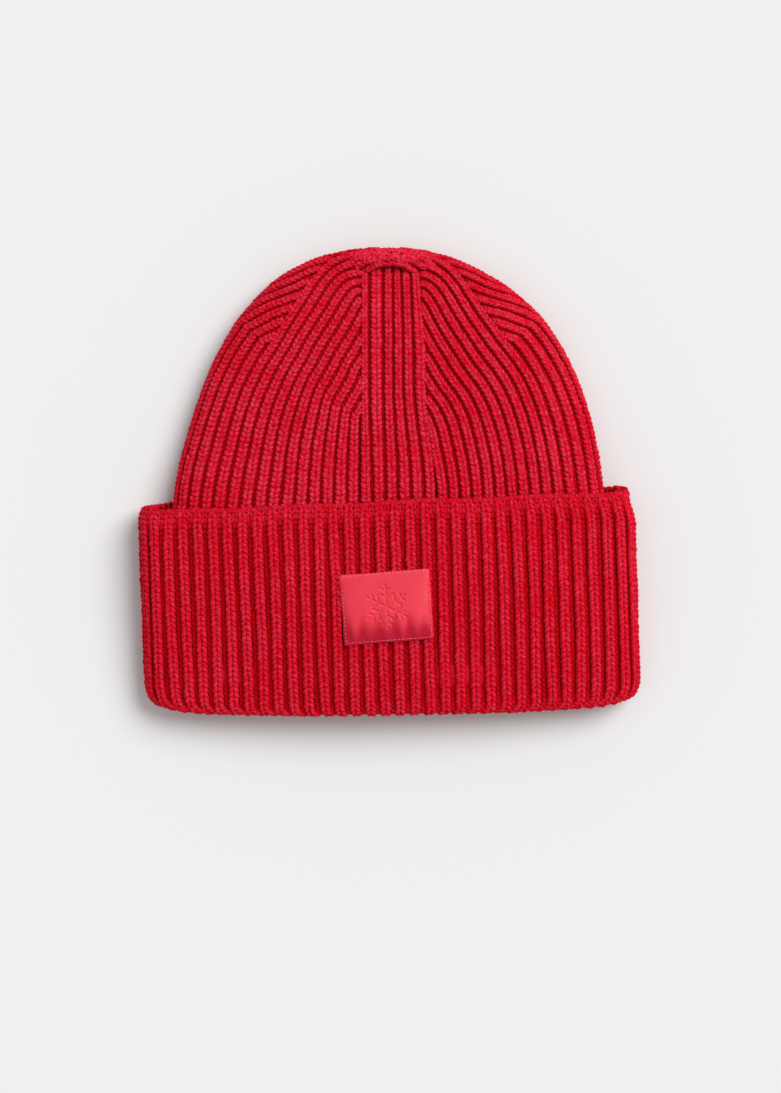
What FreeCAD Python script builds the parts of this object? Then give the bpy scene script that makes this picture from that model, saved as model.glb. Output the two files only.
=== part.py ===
import FreeCAD, Part
import math
import os
from FreeCAD import Vector

# A ribbed knitted beanie with a deep turned-up cuff, lying on its back.
# +Z is up, +Y points to the top of the crown, -Y out of the mouth, +X to the right.
# The origin is on the resting surface, under the middle of the hat's box.

# ---- fabric -------------------------------------------------------------
fabric = 4.2                # thickness of one layer of ribbed knit
layer_gap = 0.4             # air between the cuff and the band that it covers
two_layers = 2 * fabric + layer_gap

# ---- whole hat ----------------------------------------------------------
hat_length = 222.0          # fold edge to the top of the crown
cuff_width = 233.6          # across the flattened cuff
cuff_thick = 32.0           # front to back at the middle of the cuff
cuff_end_radius = 11.5      # roundness of the cuff's two side folds
fold_y = -hat_length / 2    # lowest edge of the turned-up fold
top_y = hat_length / 2
hem_y = -10.5               # free edge of the cuff, at the middle
hem_slope_deg = 2.7         # the cuff is turned up a little further on the right
hem_chain = 3.4             # width of the cast-on chain along the free edge
hem_proud = 0.6             # how far the chain stands out of the fabric
corner_radius = 13.0        # the fold's corners, seen from above

# ---- crown --------------------------------------------------------------
crown_half_width = 103.0    # at the crown's widest level, which the cuff covers
crown_level_y = -30.0       # that level
crown_power = 2.3           # fullness of the outline towards the top
crown_top_deg = 88.0        # the outline's angle where the shell closes
cavity_top_deg = 80.0       # the same for the hollow inside it
taper_power = 0.35          # how slowly the crown thins towards the top
end_share = 0.3             # side-fold radius as a share of the thickness
lift_start_y = -10.0        # from here the back settles on to the surface
lift_end_y = 40.0
settled_low = 0.1           # the crown's back where it has settled
top_lift = 3.0              # how far the back rises at the very top

# ---- top of the crown ---------------------------------------------------
top_seam_length = 38.0      # drawn-together roll across the top
top_seam_radius = 4.6
top_seam_y = 104.6
top_seam_z = 14.6
knot_radius = 2.4
yarn_radius = 0.9
closing_loop_radius = 4.2
closing_y = 98.0

# ---- seam and labels ----------------------------------------------------
seam_width = 6.0            # linked seam inside the centre back
seam_height = 1.6
seam_end_y = 92.0
patch_width = 42.1
patch_height = 33.0
patch_thick = 1.0
patch_x = -0.9
patch_y = -59.0
patch_tilt_deg = 4.5
patch_corner = 1.0
stitch_inset = 1.5          # stitch line to the patch's edge
stitch_pitch = 1.8
stitch_length = 1.2
stitch_width = 0.5
stitch_height = 0.3
care_length = 30.0          # sewn edge to the folded end
care_width = 42.0
care_thick = 1.0
care_y = -66.0              # middle of the sewn edge
care_clear = 0.5            # air under the label
care_stitch_count = 9
care_stitch_air = 0.05

band_low = fabric + layer_gap
band_high = cuff_thick - band_low
lip_radius = two_layers / 2
lip_y = fold_y + lip_radius
corner_y = fold_y + corner_radius
cavity_floor = two_layers


def slab_section(y, half_width, low, high, end_radius):
    """Closed outline across the hat: flat back, round side folds, crowned front."""
    inner = half_width - end_radius
    shoulder = low + 2 * end_radius
    back_left = Vector(-inner, y, low)
    back_right = Vector(inner, y, low)
    front_right = Vector(inner, y, shoulder)
    front_left = Vector(-inner, y, shoulder)
    right_side = Vector(half_width, y, low + end_radius)
    left_side = Vector(-half_width, y, low + end_radius)
    front_middle = Vector(0, y, high)
    edges = [
        Part.LineSegment(back_left, back_right).toShape(),
        Part.Arc(back_right, right_side, front_right).toShape(),
        Part.Arc(front_right, front_middle, front_left).toShape(),
        Part.Arc(front_left, left_side, back_left).toShape(),
    ]
    return Part.Wire(edges)


def corner_draw(y):
    """How far the cuff's side has come in at level y, where its corner is round."""
    depth = max(0.0, fold_y + corner_radius - y)
    return corner_radius - math.sqrt(corner_radius ** 2 - min(depth, corner_radius) ** 2)


def cuff_section(y, inset):
    """The cuff's outline at level y, drawn in by inset all round."""
    return slab_section(y, cuff_width / 2 - corner_draw(y) - inset, inset,
                        cuff_thick - inset, cuff_end_radius - inset)


def cuff_prism(y_start, y_end, inset):
    """The straight part of the cuff's outline between two levels."""
    outline = slab_section(y_start, cuff_width / 2 - inset, inset, cuff_thick - inset,
                           cuff_end_radius - inset)
    return Part.Face(outline).extrude(Vector(0, y_end - y_start, 0))


def cuff_corner(inset):
    """The drawn-in part of the cuff's outline between the lip and the straight part."""
    middle_y = (lip_y + corner_y) / 2
    return Part.makeLoft([cuff_section(y, inset) for y in (lip_y, middle_y, corner_y)], True)


def lip_loft(side):
    """Half-round lip of the fold; side is -1 for its outside and +1 for the mouth."""
    sections = []
    for angle_deg in (0, 30, 60, 90):
        angle = math.radians(angle_deg)
        y = lip_y - lip_radius * math.cos(angle)
        inset = lip_radius + side * lip_radius * math.sin(angle)
        outline = slab_section(y, cuff_width / 2 - corner_draw(lip_y) - inset, inset,
                               cuff_thick - inset, cuff_end_radius - inset)
        sections.append(outline)
    return Part.makeLoft(sections, True)


def smooth_step(value, start, end):
    share = min(1.0, max(0.0, (value - start) / (end - start)))
    return share * share * (3 - 2 * share)


def crown_levels(top_deg, inset):
    """Outlines of the head band and the crown, drawn in by inset all round."""
    flare = cuff_width / 2 - band_low - crown_half_width
    levels = []
    for y in (lip_y, (lip_y + corner_y) / 2, corner_y, -70.0, -45.0):
        share = (y - crown_level_y) / (lip_y - crown_level_y)
        half_width = crown_half_width + flare * share - corner_draw(y)
        levels.append((y, half_width, band_low, band_high))
    length = (top_y - crown_level_y) / math.sin(math.radians(crown_top_deg)) ** (2 / crown_power)
    for step in (0.08, 0.2, 0.34, 0.48, 0.62, 0.74, 0.84, 0.93, 1.0):
        angle = math.radians(top_deg * step)
        y = crown_level_y + (length - inset) * math.sin(angle) ** (2 / crown_power)
        settled = smooth_step(y, lift_start_y, lift_end_y)
        low = band_low + (settled_low - band_low) * settled
        low += top_lift * (1 - math.cos(angle)) ** 6
        high = band_high * math.cos(angle) ** taper_power
        levels.append((y, crown_half_width * math.cos(angle), low, high))
    wires = []
    for y, half_width, low, high in levels:
        thick = high - low - 2 * inset
        wires.append(slab_section(y, half_width - inset, low + inset, high - inset,
                                  end_share * thick))
    return wires


def half_space_above_hem(offset):
    """Big block beyond the sloping free edge of the cuff, moved along it by offset."""
    size = 2 * hat_length
    block = Part.makeBox(2 * size, size, size, Vector(-size, 0, -size / 4))
    block.rotate(Vector(0, 0, 0), Vector(0, 0, 1), hem_slope_deg)
    block.translate(Vector(0, hem_y + offset, 0))
    return block


def make_cuff():
    """Turned-up outer layer with the half-round fold that joins it to the band."""
    lip = lip_loft(-1).cut(lip_loft(1))
    corner = cuff_corner(0).cut(cuff_corner(fabric))
    sleeve = cuff_prism(corner_y, 0, 0).cut(cuff_prism(corner_y, 0, fabric))
    sleeve = sleeve.cut(half_space_above_hem(-hem_chain))
    return lip.fuse([corner, sleeve])


def make_hem_chain():
    """Cast-on chain along the free edge: a flat ring that hugs the cuff's end."""
    ring = cuff_prism(fold_y, top_y, -hem_proud)
    ring = ring.cut(cuff_prism(fold_y, top_y, fabric))
    ring = ring.common(half_space_above_hem(-hem_chain))
    ring = ring.cut(half_space_above_hem(0))
    floor = Part.makeBox(2 * hat_length, 2 * hat_length, hat_length,
                         Vector(-hat_length, -hat_length, 0))
    return ring.common(floor)


def crown_outside():
    return Part.makeLoft(crown_levels(crown_top_deg, 0), True)


def crown_cavity(lift=0.0):
    cavity = Part.makeLoft(crown_levels(cavity_top_deg, fabric), True)
    cavity.translate(Vector(0, 0, lift))
    return cavity


def make_crown():
    """Dome and head band, one knitted shell that is open at the mouth."""
    return crown_outside().cut(crown_cavity())


def make_top_seam(outside):
    """Roll where the side bands are drawn together over the top of the crown."""
    half = top_seam_length / 2
    roll = Part.makeCylinder(top_seam_radius, top_seam_length,
                             Vector(-half, top_seam_y, top_seam_z), Vector(1, 0, 0))
    for side in (-1, 1):
        end = Part.makeSphere(top_seam_radius, Vector(side * half, top_seam_y, top_seam_z))
        roll = roll.fuse(end)
    return roll.removeSplitter().cut(outside)


def make_closing_yarn(cavity):
    """Yarn loop drawn through the last stitches, with its fastening knot, inside."""
    middle = Vector(0, closing_y, cavity_floor)
    loop = Part.makeTorus(closing_loop_radius, yarn_radius, middle, Vector(0, 1, 0))
    knot = Part.makeSphere(knot_radius, middle + Vector(0, -knot_radius / 2, closing_loop_radius))
    return loop.fuse(knot).common(cavity)


def make_back_seam(cavity):
    """Linked seam: a low ridge that follows the cavity's floor at the centre back."""
    strip = Part.makeBox(seam_width, seam_end_y - lip_y, cuff_thick / 2,
                         Vector(-seam_width / 2, lip_y, 0))
    return strip.common(cavity).cut(crown_cavity(seam_height))


def on_patch(solid):
    """Move a solid from the patch's own plane to its place on the cuff."""
    placed = solid.copy()
    placed.rotate(Vector(0, 0, 0), Vector(0, 0, 1), patch_tilt_deg)
    placed.translate(Vector(patch_x, patch_y, 0))
    return placed


def make_patch():
    """Stitched-on patch: a thin pad with rounded corners on the front of the cuff."""
    sheet = Part.makeBox(patch_width, patch_height, cuff_thick + patch_thick,
                         Vector(-patch_width / 2, -patch_height / 2, 0))
    upright = [e for e in sheet.Edges if abs(e.Vertexes[0].Z - e.Vertexes[1].Z) > 1]
    sheet = sheet.makeFillet(patch_corner, upright)
    return on_patch(sheet).cut(cuff_prism(fold_y, top_y, 0))


def make_patch_stitches():
    """Machine stitches round the patch, each one a separate short bar of thread."""
    run_x = patch_width - 2 * stitch_inset
    run_y = patch_height - 2 * stitch_inset
    top = cuff_thick + patch_thick
    stitches = []
    for length, across, turned in ((run_x, run_y, False), (run_y, run_x, True)):
        count = int(length / stitch_pitch)
        pitch = length / count
        for side in (-1, 1):
            for index in range(count):
                along = -length / 2 + pitch * (index + 0.5)
                corner = Vector(along - stitch_length / 2,
                                side * across / 2 - stitch_width / 2, top)
                bar = Part.makeBox(stitch_length, stitch_width, stitch_height, corner)
                if turned:
                    bar.rotate(Vector(0, 0, 0), Vector(0, 0, 1), 90)
                stitches.append(on_patch(bar))
    return Part.makeCompound(stitches)


def make_care_label():
    """Blank folded ribbon that lies on the back wall and lifts about its sewn edge."""
    start = seam_width / 2 + care_clear
    low = cavity_floor + care_clear
    label = Part.makeBox(care_length, care_width, care_thick,
                         Vector(start, care_y - care_width / 2, low))
    far = [e for e in label.Edges
           if min(v.X for v in e.Vertexes) > start + care_length - 1e-6
           and abs(e.Vertexes[0].Y - e.Vertexes[1].Y) > 1]
    return label.makeFillet(0.45 * care_thick, far)


def make_care_stitches():
    """Stitches on the seam's ridge that catch the care label's edge."""
    low = cavity_floor + seam_height + care_stitch_air
    pitch = care_width / care_stitch_count
    bars = []
    for index in range(care_stitch_count):
        y = care_y - care_width / 2 + pitch * (index + 0.5)
        bars.append(Part.makeBox(seam_width / 3, stitch_width, stitch_height,
                                 Vector(seam_width / 2 - seam_width / 3, y, low)))
    return Part.makeCompound(bars)


def main():
    outside = crown_outside()
    cavity = crown_cavity()
    pieces = {
        "crown_knit": make_crown(),
        "cuff_knit": make_cuff(),
        "cuff_hem_chain": make_hem_chain(),
        "crown_top_seam": make_top_seam(outside),
        "crown_closing_yarn": make_closing_yarn(cavity),
        "back_seam": make_back_seam(cavity),
        "patch_label": make_patch(),
        "patch_stitches": make_patch_stitches(),
        "care_label": make_care_label(),
        "care_label_stitches": make_care_stitches(),
    }
    os.makedirs("parts", exist_ok=True)
    for name, shape in pieces.items():
        shape.exportStep("parts/" + name + ".step")
        box = shape.optimalBoundingBox(False)
        print(name, "solids", len(shape.Solids), "volume", round(shape.Volume),
              "valid", shape.isValid(),
              "box", [round(v, 2) for v in (box.XMin, box.YMin, box.ZMin,
                                            box.XMax, box.YMax, box.ZMax)])


main()
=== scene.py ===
import math
import bpy
import numpy as np
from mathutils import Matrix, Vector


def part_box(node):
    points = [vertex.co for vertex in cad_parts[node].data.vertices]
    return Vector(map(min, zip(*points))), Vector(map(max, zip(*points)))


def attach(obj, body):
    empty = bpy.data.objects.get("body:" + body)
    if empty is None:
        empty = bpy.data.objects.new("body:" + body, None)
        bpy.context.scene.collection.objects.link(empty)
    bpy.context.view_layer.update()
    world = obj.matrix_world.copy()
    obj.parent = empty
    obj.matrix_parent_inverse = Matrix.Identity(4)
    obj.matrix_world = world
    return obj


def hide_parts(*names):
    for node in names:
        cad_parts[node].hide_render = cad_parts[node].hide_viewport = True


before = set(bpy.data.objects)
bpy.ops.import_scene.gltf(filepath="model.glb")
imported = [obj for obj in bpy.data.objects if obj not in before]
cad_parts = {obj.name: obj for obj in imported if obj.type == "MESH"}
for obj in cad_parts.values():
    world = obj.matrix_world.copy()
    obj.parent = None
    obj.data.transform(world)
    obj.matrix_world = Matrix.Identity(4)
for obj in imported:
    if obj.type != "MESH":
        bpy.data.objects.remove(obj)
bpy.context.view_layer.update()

# A chunky ribbed beanie lying on its back. Every stitch that shows is its own piece of yarn.
# All sizes below are in millimetres. Meshes are scaled to metres where they are made.
MM = 0.001
UP = (0.0, 0.0, 1.0)
rng = np.random.default_rng(21)

# ---- the knit -------------------------------------------------------------
rib_count = 70              # columns of V stitches round the hat
row_pitch = 2.42            # one row of stitches
samples_per_rib = 8
loop_samples = rib_count * samples_per_rib
floor_depth = 3.0           # from the crest of a rib to the fabric between two ribs
fabric = 4.2                # thickness of one layer
faces_per_piece = 190000
plies = 3.0
ply_turn = 1.5              # mm of yarn in which the pattern of plies repeats
# the share of the distance between two ribs that a rib or a hollow takes up
cuff_rib_share, cuff_hollow_share = 0.75, 0.33
crown_rib_share, side_rib_share, crown_hollow_share = 0.84, 0.78, 0.27

# ---- the cuff, as in the CAD model ----------------------------------------
cuff_half = 117.9
cuff_thick = 32.0
cuff_end_radius = 11.5
fold_y = -111.0
lip_radius = 4.4
corner_radius = 13.0
corner_rise = 2.0           # the fold curves up by this much at the hat's sides
corner_start = 74.0         # from here outwards the ribs lean in round the fold's corner
inner_band_end = -38.0
two_layers = 2 * lip_radius

# ---- the crown, as in the CAD model ---------------------------------------
crown_half = 103.0
crown_base_y = -30.0
crown_length = 141.0
crown_power = 2.3
crown_peak = 27.4
crown_start_y = -60.0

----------

YOUR GOAL: From the line with "box = shape.optimalBoundingBox(False)" through the line with "points = [vertex.co", repeat every line exactly, both ends included, and nothing outside that range.

FULL ANSWER:
        box = shape.optimalBoundingBox(False)
        print(name, "solids", len(shape.Solids), "volume", round(shape.Volume),
              "valid", shape.isValid(),
              "box", [round(v, 2) for v in (box.XMin, box.YMin, box.ZMin,
                                            box.XMax, box.YMax, box.ZMax)])


main()
=== scene.py ===
import math
import bpy
import numpy as np
from mathutils import Matrix, Vector


def part_box(node):
    points = [vertex.co for vertex in cad_parts[node].data.vertices]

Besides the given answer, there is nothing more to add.